Allen has old photos showing a very different landscape before the flooding in 1935. Back then, the Mecklenburg pond stretched between McIntyre Road and Route 228. There was a dam that contained the park before the flooding, even a small waterfall. It took until the 1950s for the pond to be reconstructed. For a while, it was the site of Red Cross swimming lessons for area children—Allen got that started—until inspectors declared it too muddy to keep a good eye on swimmers. After that, it reverted to a fishing spot and fire company source of water.
Organizers would like to see the park enhanced with picnic tables, walking paths, maybe even a small pavilion. Next spring, Carson Excavating has volunteered to put in a small parking lot near the playground. And with the proceeds of the Mecktoberfest, organizers plan to replace the playground equipment Allen describes as “on the verge of unsafe.” That’s the first order of business. Duct tape holding a swing seat together and patching the base of the slide bear out Allen’s statement.
Playground committee member Malissa Richards says the group is planning to purchase playground components suitable for children two to twelve years of age, with expansion potential. “I’d like to make it better for other young people in the future,” she says.

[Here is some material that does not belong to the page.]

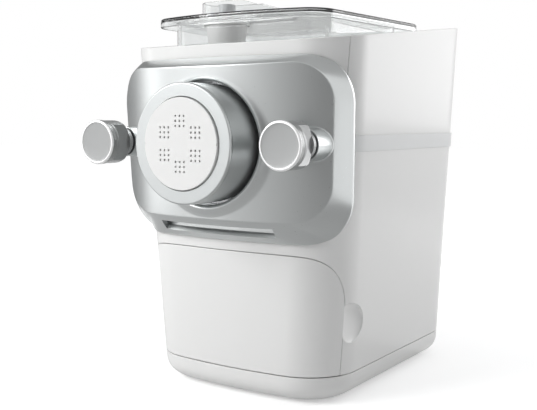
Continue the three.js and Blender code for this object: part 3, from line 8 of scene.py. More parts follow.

But to reach the goal of turning this greenspace into a community gathering space as well, funds are needed. Which is why the community is pulling out all the stops with a multifaceted event where there is more than one thing to enjoy at any given moment.
Four musicians are playing through the day—Liam Alone from 11 a.m. to 1 p.m., Erich with an H from 1 to 4 p.m., Mike Shaw (playing solo) from 5 to 8 p.m. and Jason Allison from 8:30 p.m. to the event’s end. The musicians have volunteered their time and talents.
Meanwhile, more than 25 vendors, including artisans will be selling a variety of products from 11 a.m. to 6 p.m.; additionally, they’re remaining afterward to hand out treats they’ve stocked up to young, hopefully costumed, trick-or-treaters. Until bags run out, kids who get a dozen game tickets —these cost $10 and also may be used for the bounce houses and a hayride—get a treat collection bag. That hayride is just one activity which came together as a result of a lot of organizing coordination and cooperation. Grist Iron Brewery is loaning the wagon, Brian Switzer is loaning the tractor and Jeremy Bergen is driving it until Switzer finishes his work day. And of course, in this farming community, hay abounds. “It’s important that everyone know what a collaborative effort this is,” organizers say.
And there’s more – find the full schedule of events at the Mecklenburg Community Park Facebook page or at There are games and competitions with prizes for kids and adults. There’s a chili competition, judged by four serious chili lovers – including Allen. The winner of this contest gets bragging rights and a certificate suitable for framing. Interested observers who get hungry watching the judges evaluate will be able to purchase tastes for themselves.
Among the day’s special activities is the opportunity to take a fall foliage viewing helicopter ride by FLX Helicopter. The rides cost $40 for a four-minute ride; the park will receive a percentage of proceeds.
No festival would be complete without food to enjoy in the open air. In addition to a chicken barbecue presented by the fire company, beginning at 1, pulled pork from Boar’s Nest 414, will be served and a food truck from PDR’s catering, will also be offering sausage, pepper and onions as well as a variety of fair food from 11 a.m. on. Beer and wine will also be available.
Evening entertainment includes the long-awaited “Pie a Guy (or Gal)” contest, followed by raffle drawings and a bonfire. Contestants are Justin Boyette, Mecklenburg Fire Chief Brian Gunning, Jeremy Bergen and town clerk Jane Ike. The person getting pied is chosen by vote. In this instance, it’s possible - even encouraged - to buy multiple votes per person at $1 per vote. Voting- online or in person - ends at 7:30 p.m. The winner, if you can call the recipient that, gets to choose whether they’d like the fluffy stuff that hits their face to be whipped cream or shaving cream. “I’m not gonna lie - I’m really looking forward to the pie a guy,” Mayette says.
“That should be fun. It’s just going to be a fun day,” Allen adds.